Okay, so my mother wasn't always loving or supportive or "there" for me. That used to fill me with resentment, but now it mostly makes me feel sad. Don't misunderstand--there are days when she can still make me angry, but my overriding emotion when I think of her is sadness. I am sad because I now have an inkling of what she has missed out on and is still missing out on.
-She missed out on having a true relationship with me. Our relationship is very superficial. If I tell her anything "real", I frequently end up regretting it. Anything told to her can and will be thrown in my face at any time.
-She missed out on knowing what a good person her daughter is. This sounds self-congratulatory but I'm a good person. However, my mother doesn't know that because she sees me through a filter of her own actions and warped ideas. She always assumes the worst of me, but not of her other child(ren). I used to believe that it was a reflection of how she thought I was "dirty" or something similar, but now I suspect that it is because of her own feelings about her own behavior when she was younger. She always assumed that I was doing the "bad" things she herself did as a teen. She was obsessed with the idea that I was doing drugs and smoking when I was a teen; the fact that I hadn't left the house and wasn't allowed to didn't matter to her. She was sure I was doing it. Later I learned that she had begun smoking at a very young age. Her certainty that I was smoking was based on her own past, not on my actions. That filter hindered her from seeing me for myself or my own actions.
-She has to live with her actions. I wouldn't want to be her. If she is ever honest with herself, it isn't going to be pretty.

Most of all, I now know more about the mother-child relationship and what it can be like. And it isn't all about being the cookie-baking mom who doesn't work; it's about all the little moments that add up to an overall feeling of acceptance, love, belonging, etc. The knowledge that there is someone always in your corner, someone you can count on. Regardless of whatever faults a person may have, for a child to have that kind of security means to me that someone is a good mother. At that my mother failed, and I don't envy her having to live with that. It's true that she may not be in touch with reality enough to fully acknowledge that, but on some level I think she has to know and have regrets.

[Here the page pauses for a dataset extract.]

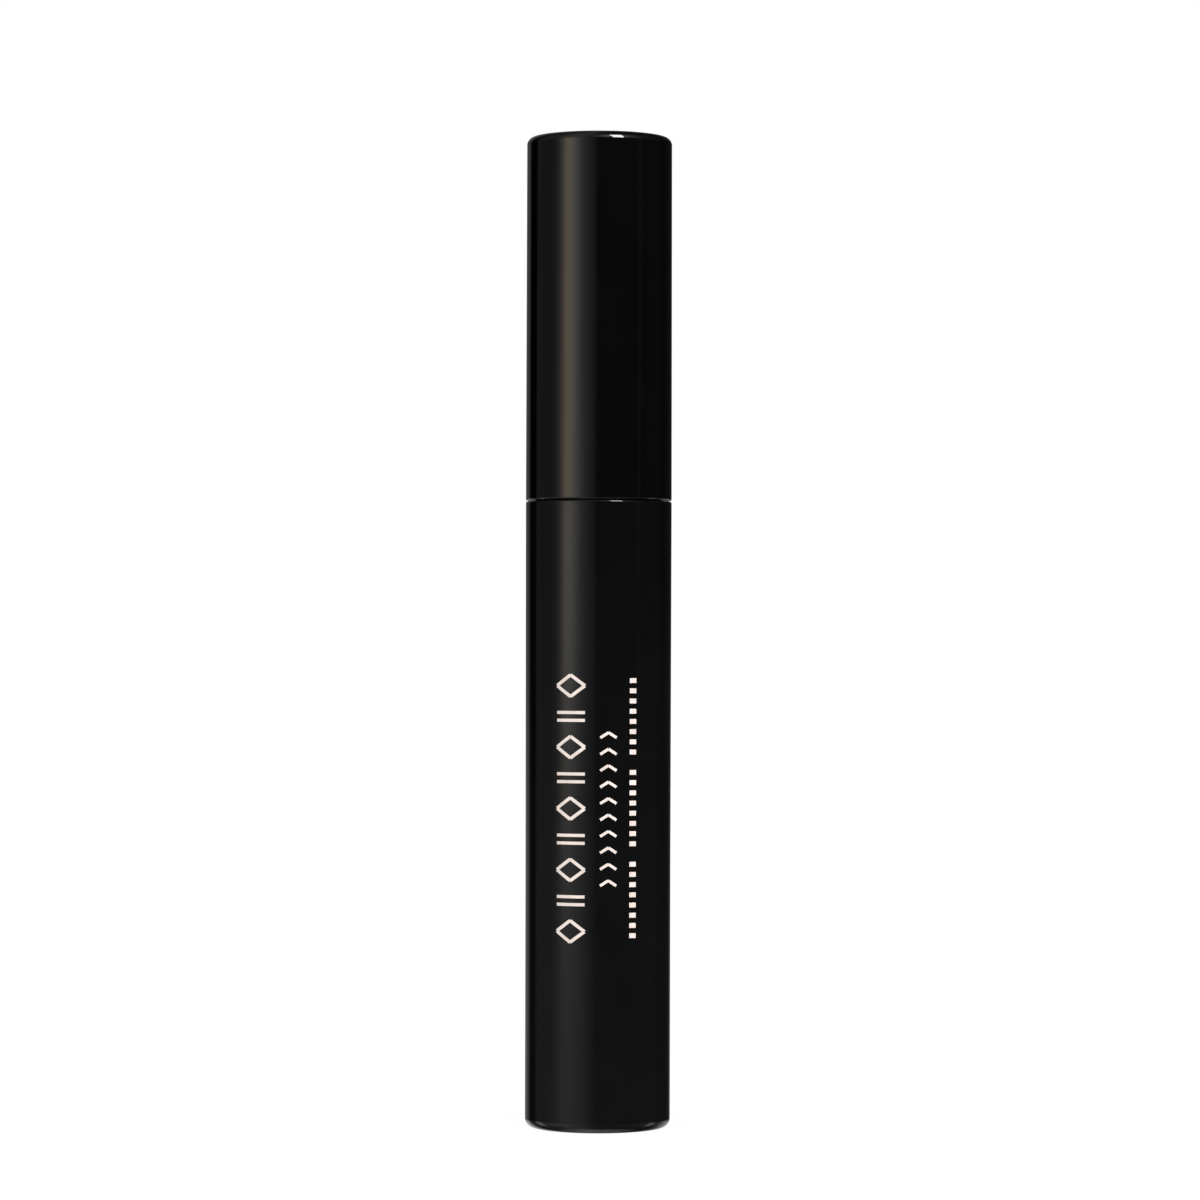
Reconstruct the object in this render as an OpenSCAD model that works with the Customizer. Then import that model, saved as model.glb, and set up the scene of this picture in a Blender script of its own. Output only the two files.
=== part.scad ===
// Slim screw-cap mascara, cap closed on the tube.
// The base stands on z = 0 and the common axis is Z. The cap turns counter-clockwise,
// seen from above, to unscrew, and the wand then pulls straight up out of the wiper.

/* [Outside] */
// Overall height with the cap closed
total_h = 116; // [113:0.5:120]
// Diameter of both shells where they meet
outer_d = 17.1; // [16.9:0.1:18]
// Height of the cap
cap_h = 42.6; // [42:0.1:45]
// Height of the groove between the shells
seam_gap = 0.1; // [0.1:0.05:0.4]
// Radius that the tube loses towards its closed foot
tube_draft = 0.05; // [0:0.01:0.1]
// Radius that the cap loses towards its closed top
cap_draft = 0.05; // [0:0.01:0.1]
// Rounding of the tube's foot
foot_round = 1.1; // [0.6:0.1:1.3]
// Rounding of the cap's top edge
top_round = 0.9; // [0.6:0.1:1.3]
// Rounding of the two edges at the seam
seam_round = 0.2; // [0.1:0.05:0.35]
// Wall of both shells
shell_wall = 1.1; // [1:0.05:1.2]

/* [Bottle and neck] */
// Wall of the inner bottle
bottle_wall = 0.9; // [0.8:0.05:1.1]
// Gap round the inner bottle, below its collar
bottle_gap = 0.15; // [0.1:0.05:0.25]
// Outer diameter of the neck, between the thread turns
neck_d = 10.6; // [10.4:0.1:10.8]
// Height of the neck above the collar
neck_h = 13; // [12.5:0.1:13.5]
// Bore of the neck
neck_bore_d = 8.6; // [8.4:0.1:8.8]

/* [Thread] */
// Rise of the cap in one turn
thread_lead = 2.5; // [2.4:0.1:2.8]
// Height of a thread ridge above its wall
thread_depth = 0.7; // [0.6:0.05:0.75]
// Radial gap from each ridge's crest to the facing wall
thread_gap = 0.2; // [0.15:0.01:0.25]
// Width of a ridge at its wall
thread_root_w = 1.1; // [1:0.05:1.15]
// Width of a ridge at its crest
thread_crest_w = 0.5; // [0.4:0.05:0.6]

/* [Wand] */
// Diameter of the rod
rod_d = 4; // [3.8:0.1:4.1]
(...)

Happy Mother's Day? I don't think so.

Wednesday, May 7, 2008

Was it really doubt, or was the horror too much for you?

There are probably few people who have been able to avoid the news about the Austrian case which has horrified so many recently. However, this post is not about him or any of his victims. This post is about a young reporter whose introduction to it was how she doubted the story. Despite all her many years of life experience (about the same number of years as this man's daughter was locked up for his amusement), she began her trip to this town to report on the story with the preconceived idea that it was made up, lies.

Maybe her article originally had more and an editor cut it. Maybe an editor cut out a lot of the article. I would hope so because I found it to be lacking. I would hope that a journalist would be able to write better than that. She did not tell why she was so sure that it was false--was her childhood that idyllic? did she not believe that there are no bogeymen in the world?--or maybe she is so naive that she cannot grasp the concept that man can be so depraved. Would that we were all that naive, and that there was no need for us to have our eyes opened to the cruelty that exists!

Maybe she could not imagine the daily torture of living in such cramped conditions for a seeming eternity.

She did not share what changed her mind, what made her realize that it was indeed a true story. Fact. Or maybe she didn't change her mind--she never said.

She tells of spending only four days in the village and yet being glad to leave it, how she cried when telling her own father about the story.

That article has bothered me a great deal since I read it. Many people already know how people want to look the only way when there is wrong being done; it doesn't involve them, it's none of their business, there are oh so many reasons why getting involved would be inconvenient for them.

All this young woman had to do was her job. She went to the town on assignment with an attitude of doubt, and left it apparently (it was never stated in the article, another omission/edit/?) no longer in doubt that the horrible events had really occurred. She cried when telling her own father about it on the telephone.

So what was the point of the article? What was it supposed to have added? Was it really worthy of being published?

Or am I expecting too much from a field that has lost a lot of its luster anyway? More tabloid than news source?

Did I expect more from this reporter because she's a woman? I don't think so. I think it's the way the article was written. The title is used to highlight her disbelief, and the article states her initial disbelief. So the purpose was to grab our attention--which it did. But what strikes me is the utter pointlessness of the article. And why a well-known news service would publish it. I'm at a loss for what was supposed to be accomplished.

And maybe it's easier for me to focus on that than to focus on the true "story" behind her article--the people who have lived what is only a news story for reporters.